The Building on Instructional Practice Series consists of three different events – Building on Discourse, Building on Assessment, Building on Equity – that are designed for teachers with a minimum of one year of experience teaching with CPM instructional materials and who have completed the Foundations for Implementation Series.

Building on Equity

In Building on Equity, participants will learn how to include equitable practices in their classroom and support traditionally underserved students in becoming leaders of their own learning. Essential questions include: How do I shift dependent learners into independent learners? How does my own math identity and cultural background impact my classroom? The focus of day one is equitable classroom culture. Participants will reflect on how their math identity and mindsets impact student learning. They will begin working on a plan for Chapter 1 that creates an equitable classroom culture. The focus of day two and three is implementing equitable tasks.
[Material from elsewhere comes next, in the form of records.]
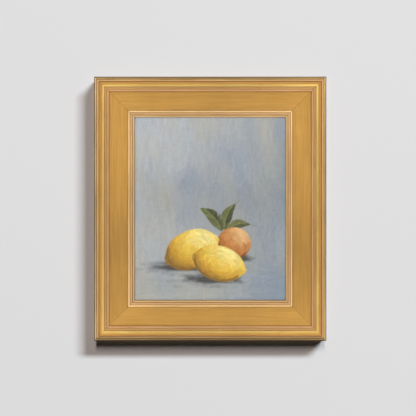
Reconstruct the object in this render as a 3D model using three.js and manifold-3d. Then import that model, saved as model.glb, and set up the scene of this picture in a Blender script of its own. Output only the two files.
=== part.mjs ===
// A gilded picture frame for a 10 x 12 inch canvas, with the canvas stretched on wedged bars inside it.
//
// Millimetres. X runs to the viewer's right, Z up, and the picture faces -Y. The wall is the plane y = 0.
// The origin is the hanging point: where a wall nail carries the middle notch of the hanger.
// Everything is modelled about the centre of the frame's flat back, as seen by the "picture" group:
// there a height h above the frame's back is y = -h.
import * as THREE from "three";
import { mergeVertices } from "three/addons/utils/BufferGeometryUtils.js";
import Module from "manifold-3d";

const wasm = await Module();
wasm.setup();

// ---- driving dimensions ----------------------------------------------------------------------

const INCH = 25.4;
const PICTURE = { width: 10 * INCH, height: 12 * INCH }; // the canvas on its bars
const LIP_COVER = 0.25 * INCH; // how far the frame's lip covers the canvas, on each side
const MOULDING = 2.5 * INCH; // width of the moulding, from its outer edge to the sight edge
const CLEARANCE = 1.6; // play round the canvas in the rabbet, on each side
const SEAT_GAP = 0.3; // between pieces that rest on each other
const WALL_GAP = 3.5; // from the frame's back to the wall
const HANGER_DROP = 34; // from the frame's top edge down to the notch that the nail carries
const OVERCUT = 1; // how far a cutter stands past the face that it cuts into
const HOLE_SIDES = 16;
const PLATE_SEGMENTS = 12; // in each curve of a flat piece's outline
const WELD = 1e-4; // points nearer than this are one point

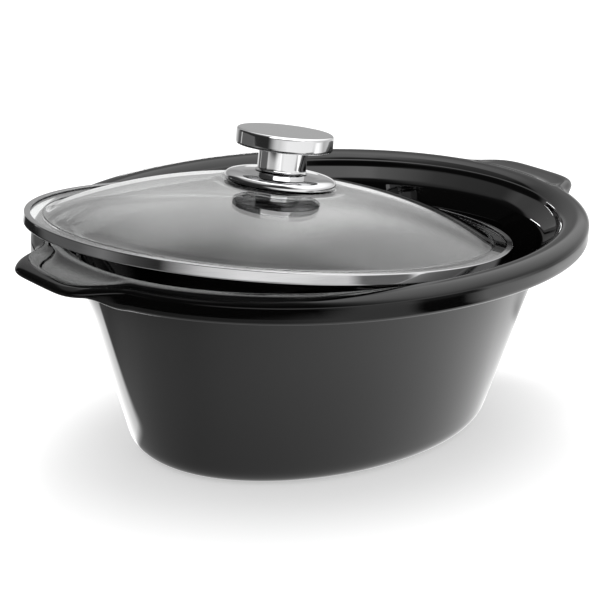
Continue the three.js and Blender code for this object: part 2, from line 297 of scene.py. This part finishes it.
glass_screen = panel(
    "glass screen", bearing=-178.5, reach=2, height=1.3, width=1.8, tall=2.7, strength=1.05,
    fade=(0.36, 0.45),
)
rim_strip = panel(
    "rim strip", bearing=-168, reach=0.47, height=0.197, width=0.16, tall=0.014, strength=16,
)
stem_card = panel(
    "stem card", bearing=-38, reach=0.3, height=0.13, width=0.4, tall=0.1, strength=0.5,
)
knob_card = panel(
    "knob card", bearing=5, reach=0.32, height=0.41, width=0.6, tall=0.3, strength=2.6,
)
floor_light = panel(
    "floor light", bearing=-175, reach=0.8, height=1.6, width=0.8, tall=0.8, strength=10,
)

# The table that gloss sees glows with painted light and shade: a shade for each bearing, from
# behind (0) by the left, the front (0.5) and the right to behind again (1), in four rings that
# turn into each other over these reaches, in metres. A painted shadow of the crock's foot and
# lip darkens the near ring, and painted open light brightens the table past the edge of the
# painted shadow of the crock on the left and on the right behind.
near_and_next, next_and_far, far_and_outer = (0.22, 0.3), (0.49, 0.52), (0.8, 1)
near_ring = [
    (0, 0.4), (0.2, 0.1), (0.25, 0.1), (0.283, 0.18), (0.31, 0.22), (0.4, 0.25), (0.44, 0.32),
    (0.5, 0.4), (0.61, 0.53), (0.72, 0.64), (0.79, 0.7), (0.84, 0.55), (1, 0.4),
]
next_ring = [
    (0, 0.4), (0.18, 0.2), (0.22, 0.08), (0.4, 0.09), (0.5, 0.14), (0.56, 0.28), (0.62, 0.28),
    (0.635, 0.01), (0.675, 0.01), (0.7, 0.7), (0.8, 0.75), (0.86, 0.4), (1, 0.4),
]
far_ring = [
    (0, 0.4), (0.105, 0.35), (0.12, 0.01), (0.22, 0), (0.54, 0.005), (0.58, 0.3), (0.625, 0.33),
    (0.64, 0.07), (0.69, 0.07), (0.705, 0.55), (0.72, 0.6), (0.78, 0.2), (1, 0.4),
]
outer_ring = [
    (0, 0.4), (0.1, 0.2), (0.14, 0.04), (0.165, 0.04), (0.172, 0.35), (0.18, 0.05), (0.28, 0.05),
    (0.325, 0.09), (0.37, 0.03), (0.415, 0.01), (0.47, 0.3), (0.52, 0.42), (0.68, 0.4), (0.8, 0.2),
    (0.92, 0.3), (1, 0.4),
]
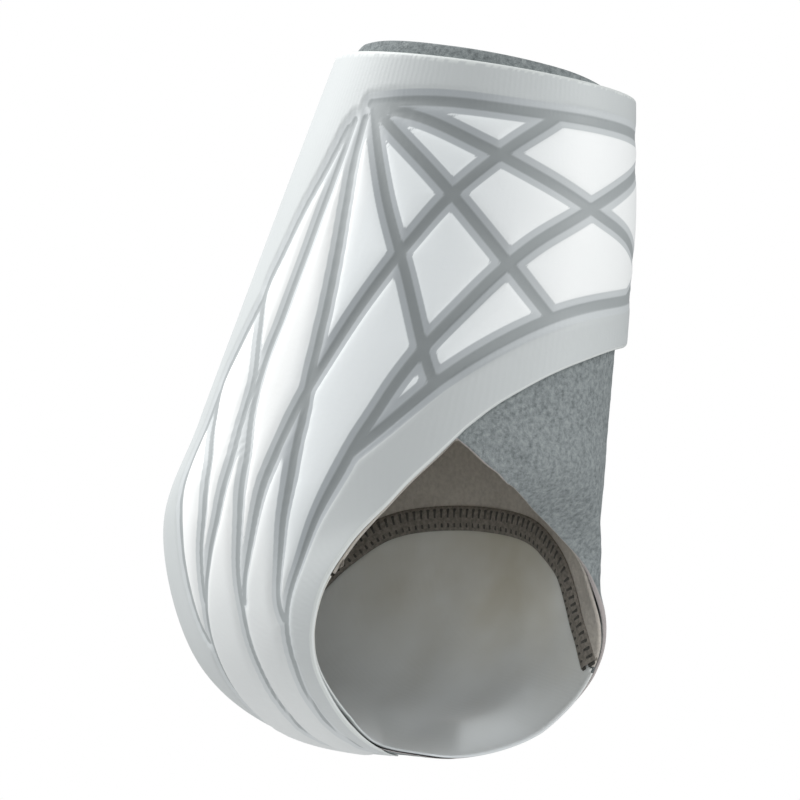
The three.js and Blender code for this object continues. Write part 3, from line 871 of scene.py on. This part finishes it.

Participants will develop their use of the 5 Practices for Orchestrating Meaningful Mathematical Discussions and curate strategies for supporting all students in becoming leaders of their own learning. Participants will use an equity lens to reflect on and revise their Chapter 1 lesson plans.

Building on Assessment

In Building on Assessment, participants will apply assessment research and develop methods to provide feedback to students and inform equitable assessment decisions. On day one, participants will align assessment practices with learning progressions and the principle of mastery over time as well as write assessment items. During day two, participants will develop rubrics, explore alternate types of assessment, and plan for implementation that supports student ownership. On the third day, participants will develop strategies to monitor progress and provide evidence of proficiency with identified mathematics content and practices. Participants will develop assessment action plans that will encourage continued collaboration within their learning community.

Building on Discourse

In Building on Discourse, participants will improve their ability to facilitate meaningful mathematical discourse. This learning experience will encourage participants to adjust their instructional practices in the areas of sharing math authority, developing independent learners, and the creation of equitable classroom environments. Participants will plan for student learning by using teaching practices such as posing purposeful questioning, supporting productive struggle, and facilitating meaningful mathematical discourse. In doing so, participants learn to support students collaboratively engaged with rich tasks with all elements of the Effective Mathematics Teaching Practices incorporated through intentional and reflective planning.